NADIE que no se haya contagiado de trasnochada obcecación esperaba que las reformas políticas –para brindar nociones de mayor transparencia y confianza a los procesos electorales– ocurrirían de un solo sopapo. No hay que ser tan ignorante de la técnica jurídica y desconocer que en esta etapa de fin de legislatura lo que cabía hacer era reformar los artículos constitucionales que abrieran paso a lo demás. Ello es así porque toda enmienda constitucional debe ser ratificada en siguiente legislatura para quedar en firme. De no haberse llegado a acuerdos al finalizar la anterior, se hubiese desperdiciado todo el año sin cambio alguno. Así que en marzo, que finaliza el período de los magistrados del TSE, al Congreso Nacional no le hubiese quedado de otras que hacer otra elección de magistrados para el mismo tribunal, operando igual que como lo ha venido haciendo hasta ahora. ¿Sería ese el capricho de los obstruccionistas opuestos a la reforma? Seguir con lo mismo, pese a los duros cuestionamientos que ellos mismos arguyeron en contra de la credibilidad e imparcialidad del Tribunal Electoral.
Si la política fuese ética, ya ratos hubiesen desenmascarado esos grupos que nutren su intransigencia llevando la contraria a todo cambio que se haga. Con el fin mezquino que la crisis se agudice y así tener pretexto para seguir volando maceta contra el sistema. Aparte del avance logrado hasta ahora, resplandece como destello de esperanza que las fuerzas políticas en el Congreso de mayor volumen popular –pese a su distanciamiento acostumbrado en otros campos del disenso– llegaron a consensos necesarios en aras del bienestar nacional. Lo hicieron sin necesidad de metiches importados. Sin esa penosa supeditación a lo ajeno –de suplicar que mediadores extranjeros vengan a arreglarnos los problemas internos privativos de los hondureños–solo recurriendo a la intercesión de sus propios referentes.
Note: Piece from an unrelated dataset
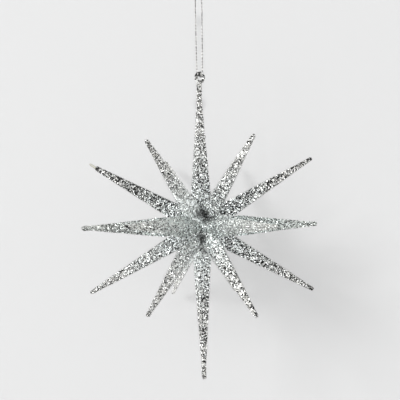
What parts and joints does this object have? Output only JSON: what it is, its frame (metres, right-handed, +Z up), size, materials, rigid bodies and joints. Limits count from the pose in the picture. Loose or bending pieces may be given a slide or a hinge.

Algo que ni siquiera ocurrió en ese diálogo nacional mediado por la ONU donde los supuestos actores nunca se vieron la cara –como demostración infantil de falta de civilidad política– enviando emisarios a terciar en las conversaciones. ¿A qué obedece esa satanización que hacen de las negociaciones políticas decorosas si el diálogo, los acuerdos, los entendimientos son la única forma de evitar la violencia como la que desangra a Nicaragua y Venezuela? Lo otro, la adversidad nociva, ofensiva, ponzoñosa de los que atacan la virtud de alcanzar consensos, para que nada se arregle, lo único que le asegura al país es condenarlo al averno prendido en llamas donde van las almas en pecado.
Como esa infernal crisis que consume a esos otros pueblos torcidos que no pudieron congeniar. Hasta que la polarización y la radicalización partieron el país en dos mitades irreconciliables. Un enmarañado laberinto con multitudes atrapadas adentro sin ruta de salida, a no ser que un lado termine exterminando al otro. No hay sector nacional o invitado que no se haya manifestado alentado por los logros obtenidos. Lo hizo la sociedad civil, la OEA y la ONU. (Las mismas puertas que en su momento fueron a tocar los inconformes). Lo pendiente por resolver –la posibilidad de instituir una segunda vuelta electoral como el conflicto político jurídico de la reelección presidencial que solo el soberano puede dilucidar– atinadamente fue propuesto por la bancada del Partido Liberal (el lado que piensa en la Patria y no en el antojo sectario) en un proyecto de ley que plantea llevar ambos temas a un plebiscito. Libre presentó lo concerniente al término presidencial revocatorio por vía de un referéndum. El titular del Legislativo –tómenle la palabra– ofreció que vamos a la consulta directa popular. ¿Este paso adelante, no es motivo para ver las cosas con mayor optimismo o dicho de otra forma; con menos desaliento al infundido por el lúgubre discurso de los amargados?